Level of participation in research field, methodology and skills training & professional development
This is important. Activities may include attending conferences, keeping abreast of new developments one's area by listening to or reading the recent work of other researchers, maintaining a professional website, refereeing papers for journals and conference proceedings, editing a special issue of a journal, editing a book, local conference organization, organizing a special session at a national or international conference, serving on the organizing committee of a national or international conference, being a member of a professional society, such as the AustMS or the SSAI, serving on a committee of a professional society, such as the AustMS or the SSAI, attending professional development workshops, such as the SSAI Young Statisticians Conference or the UniQuest Postgraduate Students' Commercialisation Workshop, participating in summer schools, making and maintaining professional contact with researchers in one's area of expertise.

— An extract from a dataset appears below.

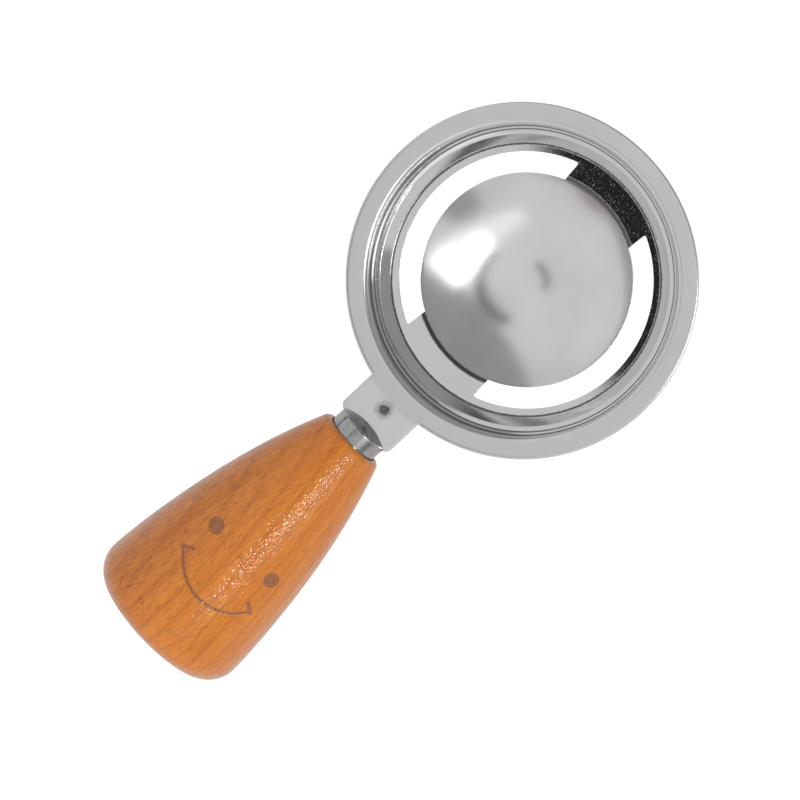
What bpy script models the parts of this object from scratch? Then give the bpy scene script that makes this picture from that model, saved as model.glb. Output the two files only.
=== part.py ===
"""Egg separator with a turned wooden handle.

The design frame has its origin on the cup's axis at the height of the rim's top face. X runs
along the handle, away from the cup, and Z is up. An empty then places the whole assembly so that
the middle of its underside is the world's origin. All sizes are in metres.
"""

import math

import bmesh
import bpy
from mathutils import Vector

# Fits
GAP = 0.0003

# Pressed cup: one stainless sheet, sized from the rim inwards
SHEET = 0.0006
RIM_RADIUS = 0.0400
RIM_EDGE_RADIUS = 0.00045
FLANGE_WIDTH = 0.00505
SHOULDER_RADIUS = 0.0015
# Each step of the wall is (how far inwards, how far down, corner radius), from the flange's inner line
WALL_STEPS = (
    (0.0002, 0.0032, 0.0003),
    (0.0006, 0.00035, 0.0003),
    (0.0001, 0.00065, 0.0003),
    (0.00115, 0.0004, 0.0004),
    (0.0020, 0.00205, 0.0008),
)
LEDGE_WIDTH = 0.00185
LEDGE_SLOPE = math.radians(5.3)
SLOT_WIDTH = 0.00495
SLOT_CORNER_RADIUS = 0.0007
BRIDGE_OUTER_WIDTH = 0.0218
BRIDGE_INNER_WIDTH = 0.0208
DISH_LIP = 0.0002
DISH_EDGE_RADIUS = 0.0016
DISH_DEPTH = 0.0090

# Tab that carries the handle, and its spot weld
TAB_WIDTH = 0.0155
TAB_LENGTH = 0.0094
TAB_CORNER_RADIUS = 0.0017
TAB_ROOT_OVERLAP = 0.0022
WELD_FROM_RIM = 0.0026
WELD_RADIUS = 0.0015
WELD_DEPTH = 0.00025
WELD_CUTTER_SPREAD = 1.25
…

Responsiveness to constructive criticism and feedback
The average PhD student contributes to discussion in meetings with members of his/her advisory team, follows their advice and responds to their comments and suggestions in a timely fashion.
Engagement with School and wider institution
No engagement would be deemed below average. Activities could include
tutoring in one or more courses, assisting with Open Day, schools visits
and the like, lecturing part of a course, coordinating and lecturing a
whole course, contributing an article to our schools magazine "Infinity",
serving on a School committee, serving on a University committee,
organizing a seminar series such as a Mathematics Journal Club.